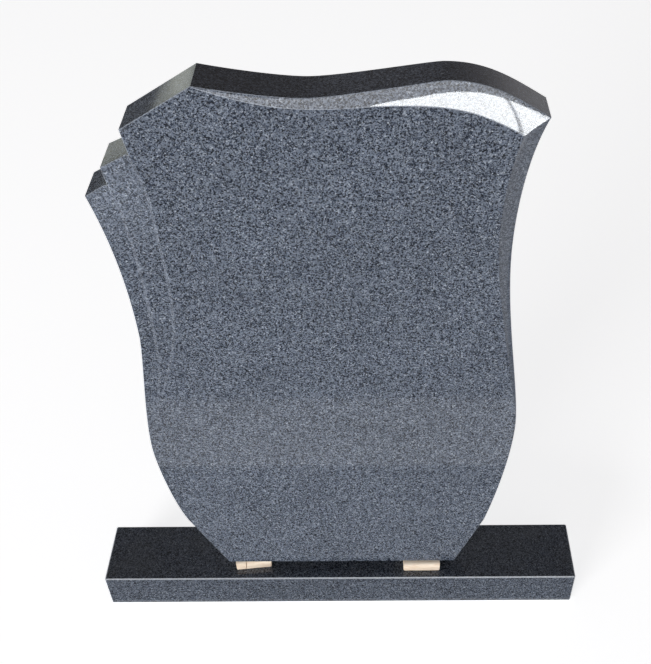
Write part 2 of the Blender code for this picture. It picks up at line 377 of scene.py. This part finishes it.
# %% The lines themselves
BAND_STEPS, LEAF_STEPS, TIP_STEPS, RUN_OUT_STEPS = 72, 44, 3, 8
LEAVES_END_UP = 0.3855
foot_left, foot_right = place(-0.3450, 0.0), place(0.3564, 0.0)
right_side = line((0.4350, 0.1290, 77, 0, 0.078), (HIP_ACROSS, 0.3808, 90, 0.074, 0.080),
                  (0.4273, 0.7497, 90, 0.123, 0.060), (0.4780, 0.9483, 66, 0.058, 0))
top_edge = line((-0.2475, 0.9996, -12, 0, 0.042), (-0.0202, 0.9805, 0, 0.031, 0.041),
                (0.2589, 1.0000, 0, 0.017, 0.055), (0.4780, 0.9483, -32, 0.052, 0))
left_side = line((-0.4393, 0.1266, 114.5, 0, 0.048), (-0.4995, 0.3350, 90, 0.049, 0.082),
                 (-0.4637, 0.5922, 90, 0.044, 0.084), (TIP_ACROSS, 0.8396, 105, 0.085, 0))
main_tip, second_tip = place(-0.4072, 0.9404), place(-0.4632, 0.8850)

band_top = line((-0.2475, 0.9980, -20, 0, 0.055), (0.0025, 0.9665, 0, 0.060, 0.039),
                (0.1508, 0.9704, 0, 0.026, 0.071), (0.4236, 0.9271, -32, 0.074, 0))
band_side = line((0.4236, 0.9271, -105.5, 0, 0.048), (0.3946, 0.7785, -90, 0.048, 0.098),
                 (0.4880, 0.4000, -81, 0.132, 0))
main_leaf = line((-0.3970, 0.9036, -70, 0, 0.045), (-0.3712, 0.7800, -90, 0.050, 0.065),
                 (-0.4537, 0.4410, -115, 0.165, 0))
second_leaf = line((-0.4562, 0.8580, -53, 0, 0.026), (-0.4227, 0.6412, -90, 0.066, 0.081),
                   (-0.4537, 0.4410, -105, 0.073, 0))

right_low, right_high = split_at(right_side, band_side[-1].y)
left_low, left_high = split_at(left_side, LEAVES_END_UP * HEIGHT)
print("band", BAND_STEPS, "stations an arm; leaves", LEAF_STEPS, "stations")

# %% [markdown]
# ## Raising the tablet
# The flat part of the face is one many-sided polygon, a filled circle whose vertices go to the drawing.
# Everything carved is grown from its rim: a run of edges is extruded and the new row moves on to where the
# carving goes next. So each crisp line of the stone is a real row of edges, and the flat stays truly flat,
# which a polished surface shows at once. A boolean would leave slivers that spoil the reflections.

# %% Growing rows
SAME_PLACE = 0.00003
POLISHED, HONED_AND_HIGHLIGHT, SAWN, RUBBED_AND_HIGHLIGHT, LEAF_WITH_PAINTED_REFLECTION, SOFT_GRAIN = range(6)


def carved(point, depth):
    """A point of the drawing at a depth behind the face."""
    return Vector((point.x, FACE_Y + depth, FOOT_Z + point.y))


def nearest(points, co):
    """Which of the points is nearest to a place."""
    return min(range(len(points)), key=lambda i: (points[i] - co).length_squared)


def extrude_to(obj, places, slot, crisp=True):
    """Extrude the selected edges and move each new vertex by a function of where it is."""
    bpy.ops.mesh.mark_sharp(clear=not crisp)
    bpy.ops.mesh.extrude_edges_move()
    fresh = [v for v in bmesh.from_edit_mesh(obj.data).verts if v.select]
    for face in {f for v in fresh for f in v.link_faces}:
        face.material_index = slot
    for v in fresh:
        v.co = places(v.co)
    bmesh.update_edit_mesh(obj.data)


def select_run(obj, points):
    """Select the edges that join a run of points, in edit mode."""
    for e in edit(obj).edges:
        a, b = (nearest(points, v.co) for v in e.verts)
        on_run = all((points[i] - v.co).length < SAME_PLACE for i, v in zip((a, b), e.verts))
        e.select_set(on_run and abs(a - b) == 1)
    bmesh.update_edit_mesh(obj.data)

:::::

§ **TASK STATEMENT**
Give the number of lines where the string "part" occurs, without any further text.

§ **THE ANSWER**
2